__Stated exercise__
Return the first line, the line containing "self.tree.links.new(source, target)", and every line between them, exactly as they stand.

━━━━━ Material provided ━━━━━

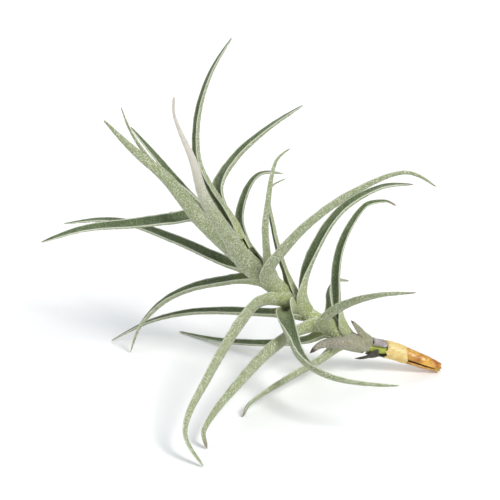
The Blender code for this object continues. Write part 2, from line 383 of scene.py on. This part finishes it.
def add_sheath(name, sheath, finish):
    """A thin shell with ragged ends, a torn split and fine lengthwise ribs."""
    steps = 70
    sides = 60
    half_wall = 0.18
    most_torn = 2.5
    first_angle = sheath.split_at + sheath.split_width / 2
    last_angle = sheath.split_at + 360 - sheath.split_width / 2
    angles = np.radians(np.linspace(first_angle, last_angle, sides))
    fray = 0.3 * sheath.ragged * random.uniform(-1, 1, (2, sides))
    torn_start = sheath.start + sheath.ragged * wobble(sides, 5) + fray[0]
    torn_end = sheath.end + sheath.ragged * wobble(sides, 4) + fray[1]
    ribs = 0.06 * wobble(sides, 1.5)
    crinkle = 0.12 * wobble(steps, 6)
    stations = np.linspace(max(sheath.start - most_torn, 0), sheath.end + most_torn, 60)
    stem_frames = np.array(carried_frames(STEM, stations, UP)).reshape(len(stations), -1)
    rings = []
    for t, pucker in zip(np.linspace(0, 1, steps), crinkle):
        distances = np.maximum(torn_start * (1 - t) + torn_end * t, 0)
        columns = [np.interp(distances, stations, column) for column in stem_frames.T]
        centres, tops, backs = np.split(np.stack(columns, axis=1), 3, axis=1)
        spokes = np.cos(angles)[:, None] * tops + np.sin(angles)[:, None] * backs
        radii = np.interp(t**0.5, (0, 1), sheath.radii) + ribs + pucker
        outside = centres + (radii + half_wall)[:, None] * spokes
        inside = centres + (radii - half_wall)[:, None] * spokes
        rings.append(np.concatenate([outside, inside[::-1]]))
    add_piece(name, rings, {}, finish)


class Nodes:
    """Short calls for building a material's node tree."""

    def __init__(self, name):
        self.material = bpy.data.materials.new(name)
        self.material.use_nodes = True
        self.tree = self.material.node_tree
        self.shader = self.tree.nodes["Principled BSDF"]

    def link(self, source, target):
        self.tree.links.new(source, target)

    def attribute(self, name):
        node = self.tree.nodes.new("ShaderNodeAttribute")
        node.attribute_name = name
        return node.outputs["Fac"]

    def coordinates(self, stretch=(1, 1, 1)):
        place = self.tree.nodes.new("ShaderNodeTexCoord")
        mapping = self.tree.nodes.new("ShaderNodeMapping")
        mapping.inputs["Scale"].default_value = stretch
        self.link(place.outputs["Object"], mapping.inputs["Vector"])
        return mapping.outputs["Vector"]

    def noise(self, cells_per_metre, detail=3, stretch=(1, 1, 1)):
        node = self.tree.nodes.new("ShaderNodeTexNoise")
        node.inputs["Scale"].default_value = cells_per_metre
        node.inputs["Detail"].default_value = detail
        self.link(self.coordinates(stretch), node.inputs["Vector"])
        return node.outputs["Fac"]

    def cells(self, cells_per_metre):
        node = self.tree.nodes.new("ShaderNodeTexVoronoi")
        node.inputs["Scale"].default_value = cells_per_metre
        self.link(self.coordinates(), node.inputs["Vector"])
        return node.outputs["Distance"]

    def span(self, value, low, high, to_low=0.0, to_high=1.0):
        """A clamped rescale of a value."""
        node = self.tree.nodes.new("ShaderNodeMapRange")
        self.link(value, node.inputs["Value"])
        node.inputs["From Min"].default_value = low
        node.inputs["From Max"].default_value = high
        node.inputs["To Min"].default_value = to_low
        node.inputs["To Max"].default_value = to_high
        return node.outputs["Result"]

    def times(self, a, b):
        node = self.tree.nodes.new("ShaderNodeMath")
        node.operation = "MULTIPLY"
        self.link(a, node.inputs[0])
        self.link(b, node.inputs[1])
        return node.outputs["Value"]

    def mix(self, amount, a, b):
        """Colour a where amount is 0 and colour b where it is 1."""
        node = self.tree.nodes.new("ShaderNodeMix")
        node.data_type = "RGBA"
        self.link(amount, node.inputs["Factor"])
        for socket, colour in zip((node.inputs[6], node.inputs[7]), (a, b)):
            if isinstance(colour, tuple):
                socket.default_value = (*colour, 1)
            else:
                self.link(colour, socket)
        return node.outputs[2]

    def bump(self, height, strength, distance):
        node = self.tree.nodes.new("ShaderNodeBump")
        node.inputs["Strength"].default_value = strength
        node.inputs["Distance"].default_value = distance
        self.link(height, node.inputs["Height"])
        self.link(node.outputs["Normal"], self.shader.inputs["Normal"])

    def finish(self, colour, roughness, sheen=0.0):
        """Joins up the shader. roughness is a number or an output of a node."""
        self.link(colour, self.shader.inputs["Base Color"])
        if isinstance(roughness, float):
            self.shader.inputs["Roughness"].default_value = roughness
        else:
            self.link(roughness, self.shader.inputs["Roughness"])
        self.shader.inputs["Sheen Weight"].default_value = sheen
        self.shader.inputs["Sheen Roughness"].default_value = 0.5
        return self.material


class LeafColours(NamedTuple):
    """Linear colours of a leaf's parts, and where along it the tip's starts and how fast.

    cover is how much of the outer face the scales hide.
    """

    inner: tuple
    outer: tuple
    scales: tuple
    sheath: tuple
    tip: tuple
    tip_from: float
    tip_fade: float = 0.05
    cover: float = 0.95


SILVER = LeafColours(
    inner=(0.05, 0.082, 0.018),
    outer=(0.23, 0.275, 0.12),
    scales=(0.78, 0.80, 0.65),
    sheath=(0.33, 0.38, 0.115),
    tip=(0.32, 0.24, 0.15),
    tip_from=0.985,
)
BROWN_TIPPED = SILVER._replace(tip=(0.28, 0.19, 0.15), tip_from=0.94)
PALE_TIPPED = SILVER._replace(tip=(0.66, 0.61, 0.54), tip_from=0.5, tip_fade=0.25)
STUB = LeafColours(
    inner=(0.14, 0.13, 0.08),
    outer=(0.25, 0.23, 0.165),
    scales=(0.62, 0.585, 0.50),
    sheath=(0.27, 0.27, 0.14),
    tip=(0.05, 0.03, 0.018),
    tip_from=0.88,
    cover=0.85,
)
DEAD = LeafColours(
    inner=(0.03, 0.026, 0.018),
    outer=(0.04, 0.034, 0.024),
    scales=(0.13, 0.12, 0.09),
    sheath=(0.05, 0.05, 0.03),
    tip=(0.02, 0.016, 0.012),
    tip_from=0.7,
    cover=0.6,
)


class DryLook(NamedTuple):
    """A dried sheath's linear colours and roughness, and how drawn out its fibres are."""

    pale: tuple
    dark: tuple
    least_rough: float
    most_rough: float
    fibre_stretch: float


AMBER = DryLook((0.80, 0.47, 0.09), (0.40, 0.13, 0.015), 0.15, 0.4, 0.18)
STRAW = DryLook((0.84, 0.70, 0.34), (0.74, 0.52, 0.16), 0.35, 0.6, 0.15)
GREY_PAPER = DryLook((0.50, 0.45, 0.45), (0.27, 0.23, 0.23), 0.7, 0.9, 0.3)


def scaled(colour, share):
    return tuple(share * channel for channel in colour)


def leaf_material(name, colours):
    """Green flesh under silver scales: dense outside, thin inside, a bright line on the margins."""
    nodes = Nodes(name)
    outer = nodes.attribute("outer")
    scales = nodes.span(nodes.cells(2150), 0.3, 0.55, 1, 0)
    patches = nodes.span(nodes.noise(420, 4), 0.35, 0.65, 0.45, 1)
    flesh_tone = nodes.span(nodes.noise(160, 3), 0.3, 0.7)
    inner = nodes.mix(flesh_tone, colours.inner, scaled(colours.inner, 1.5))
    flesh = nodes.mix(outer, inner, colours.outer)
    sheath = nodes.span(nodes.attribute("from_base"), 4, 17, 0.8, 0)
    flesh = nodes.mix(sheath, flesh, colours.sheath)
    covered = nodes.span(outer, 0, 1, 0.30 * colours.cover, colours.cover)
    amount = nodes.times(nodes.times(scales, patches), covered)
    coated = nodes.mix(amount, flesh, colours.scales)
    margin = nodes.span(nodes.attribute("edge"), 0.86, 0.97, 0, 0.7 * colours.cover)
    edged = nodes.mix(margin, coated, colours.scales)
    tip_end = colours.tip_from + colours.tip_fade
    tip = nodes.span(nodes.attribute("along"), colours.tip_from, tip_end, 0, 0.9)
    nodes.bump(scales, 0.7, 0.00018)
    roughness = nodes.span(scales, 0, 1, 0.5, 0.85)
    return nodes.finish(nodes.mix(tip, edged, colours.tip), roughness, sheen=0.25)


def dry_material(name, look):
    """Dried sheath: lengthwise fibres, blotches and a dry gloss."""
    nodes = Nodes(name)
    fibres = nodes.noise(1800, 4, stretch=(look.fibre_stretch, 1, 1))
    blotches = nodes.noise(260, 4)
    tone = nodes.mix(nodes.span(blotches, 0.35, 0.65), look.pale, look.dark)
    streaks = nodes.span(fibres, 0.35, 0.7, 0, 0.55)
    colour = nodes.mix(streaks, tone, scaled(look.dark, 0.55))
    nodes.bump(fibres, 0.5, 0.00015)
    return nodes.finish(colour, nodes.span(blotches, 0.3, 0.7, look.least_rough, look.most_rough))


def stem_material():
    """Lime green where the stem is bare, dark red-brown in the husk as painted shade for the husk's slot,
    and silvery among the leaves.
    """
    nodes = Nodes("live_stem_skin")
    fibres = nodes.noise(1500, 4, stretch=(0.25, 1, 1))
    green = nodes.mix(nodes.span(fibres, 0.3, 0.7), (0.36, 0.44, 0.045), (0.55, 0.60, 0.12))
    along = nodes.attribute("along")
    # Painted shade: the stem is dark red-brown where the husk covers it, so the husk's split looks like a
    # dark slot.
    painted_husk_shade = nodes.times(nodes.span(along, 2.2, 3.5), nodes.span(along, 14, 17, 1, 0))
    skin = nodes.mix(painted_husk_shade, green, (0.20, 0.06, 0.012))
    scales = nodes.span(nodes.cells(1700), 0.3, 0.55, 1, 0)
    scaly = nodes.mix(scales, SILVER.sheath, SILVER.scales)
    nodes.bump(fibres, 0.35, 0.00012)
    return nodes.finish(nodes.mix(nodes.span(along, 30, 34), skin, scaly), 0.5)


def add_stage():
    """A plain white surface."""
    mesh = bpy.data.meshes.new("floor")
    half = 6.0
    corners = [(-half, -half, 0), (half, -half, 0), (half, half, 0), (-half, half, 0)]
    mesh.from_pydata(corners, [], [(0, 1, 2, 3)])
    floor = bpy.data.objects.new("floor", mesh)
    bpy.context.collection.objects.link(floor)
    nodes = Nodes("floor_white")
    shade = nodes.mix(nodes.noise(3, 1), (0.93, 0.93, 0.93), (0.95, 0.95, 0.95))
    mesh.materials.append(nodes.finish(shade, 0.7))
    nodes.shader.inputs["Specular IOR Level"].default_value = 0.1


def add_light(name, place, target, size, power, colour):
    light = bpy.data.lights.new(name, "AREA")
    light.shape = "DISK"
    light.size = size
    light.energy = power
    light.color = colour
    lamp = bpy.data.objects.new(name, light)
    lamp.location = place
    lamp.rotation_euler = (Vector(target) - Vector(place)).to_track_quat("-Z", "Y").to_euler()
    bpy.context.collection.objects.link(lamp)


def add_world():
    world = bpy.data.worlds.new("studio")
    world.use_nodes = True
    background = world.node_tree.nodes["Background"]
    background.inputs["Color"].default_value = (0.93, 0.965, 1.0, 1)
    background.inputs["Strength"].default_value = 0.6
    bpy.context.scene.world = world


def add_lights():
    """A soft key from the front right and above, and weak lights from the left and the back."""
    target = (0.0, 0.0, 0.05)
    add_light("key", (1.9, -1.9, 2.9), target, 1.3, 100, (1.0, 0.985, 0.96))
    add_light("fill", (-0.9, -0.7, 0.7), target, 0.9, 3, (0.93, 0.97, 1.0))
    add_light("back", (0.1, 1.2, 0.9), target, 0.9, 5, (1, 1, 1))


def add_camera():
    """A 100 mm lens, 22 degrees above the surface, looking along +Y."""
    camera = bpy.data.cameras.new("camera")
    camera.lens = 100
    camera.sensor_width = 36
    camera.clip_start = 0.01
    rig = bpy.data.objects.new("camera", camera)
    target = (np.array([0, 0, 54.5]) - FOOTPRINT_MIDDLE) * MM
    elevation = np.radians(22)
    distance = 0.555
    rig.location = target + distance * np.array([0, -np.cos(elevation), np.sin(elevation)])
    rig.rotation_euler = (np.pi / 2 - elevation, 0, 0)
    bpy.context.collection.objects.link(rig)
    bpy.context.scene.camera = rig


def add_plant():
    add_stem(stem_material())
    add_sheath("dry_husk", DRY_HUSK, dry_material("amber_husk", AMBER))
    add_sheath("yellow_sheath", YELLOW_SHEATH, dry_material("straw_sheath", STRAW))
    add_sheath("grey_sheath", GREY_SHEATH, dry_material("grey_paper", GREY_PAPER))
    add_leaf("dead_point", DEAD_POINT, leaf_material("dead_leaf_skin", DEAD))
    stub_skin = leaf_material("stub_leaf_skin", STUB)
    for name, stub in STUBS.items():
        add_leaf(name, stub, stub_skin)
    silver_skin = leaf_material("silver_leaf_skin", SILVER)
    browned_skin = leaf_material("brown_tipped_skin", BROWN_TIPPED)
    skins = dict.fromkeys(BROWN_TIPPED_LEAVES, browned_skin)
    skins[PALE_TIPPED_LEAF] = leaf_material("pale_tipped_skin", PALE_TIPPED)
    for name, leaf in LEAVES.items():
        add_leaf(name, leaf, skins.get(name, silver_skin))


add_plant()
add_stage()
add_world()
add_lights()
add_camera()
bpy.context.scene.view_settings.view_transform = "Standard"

━━━━━

__Output__
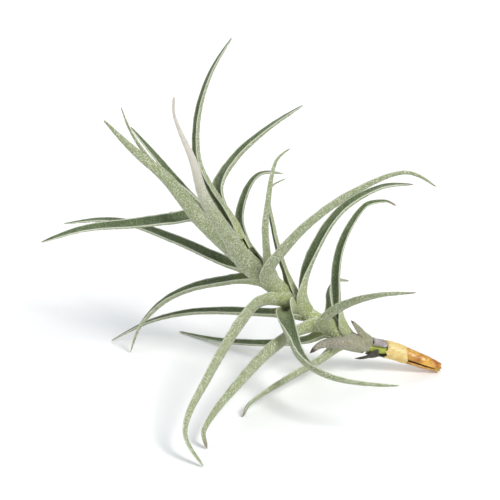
The Blender code for this object continues. Write part 2, from line 383 of scene.py on. This part finishes it.
def add_sheath(name, sheath, finish):
    """A thin shell with ragged ends, a torn split and fine lengthwise ribs."""
    steps = 70
    sides = 60
    half_wall = 0.18
    most_torn = 2.5
    first_angle = sheath.split_at + sheath.split_width / 2
    last_angle = sheath.split_at + 360 - sheath.split_width / 2
    angles = np.radians(np.linspace(first_angle, last_angle, sides))
    fray = 0.3 * sheath.ragged * random.uniform(-1, 1, (2, sides))
    torn_start = sheath.start + sheath.ragged * wobble(sides, 5) + fray[0]
    torn_end = sheath.end + sheath.ragged * wobble(sides, 4) + fray[1]
    ribs = 0.06 * wobble(sides, 1.5)
    crinkle = 0.12 * wobble(steps, 6)
    stations = np.linspace(max(sheath.start - most_torn, 0), sheath.end + most_torn, 60)
    stem_frames = np.array(carried_frames(STEM, stations, UP)).reshape(len(stations), -1)
    rings = []
    for t, pucker in zip(np.linspace(0, 1, steps), crinkle):
        distances = np.maximum(torn_start * (1 - t) + torn_end * t, 0)
        columns = [np.interp(distances, stations, column) for column in stem_frames.T]
        centres, tops, backs = np.split(np.stack(columns, axis=1), 3, axis=1)
        spokes = np.cos(angles)[:, None] * tops + np.sin(angles)[:, None] * backs
        radii = np.interp(t**0.5, (0, 1), sheath.radii) + ribs + pucker
        outside = centres + (radii + half_wall)[:, None] * spokes
        inside = centres + (radii - half_wall)[:, None] * spokes
        rings.append(np.concatenate([outside, inside[::-1]]))
    add_piece(name, rings, {}, finish)


class Nodes:
    """Short calls for building a material's node tree."""

    def __init__(self, name):
        self.material = bpy.data.materials.new(name)
        self.material.use_nodes = True
        self.tree = self.material.node_tree
        self.shader = self.tree.nodes["Principled BSDF"]

    def link(self, source, target):
        self.tree.links.new(source, target)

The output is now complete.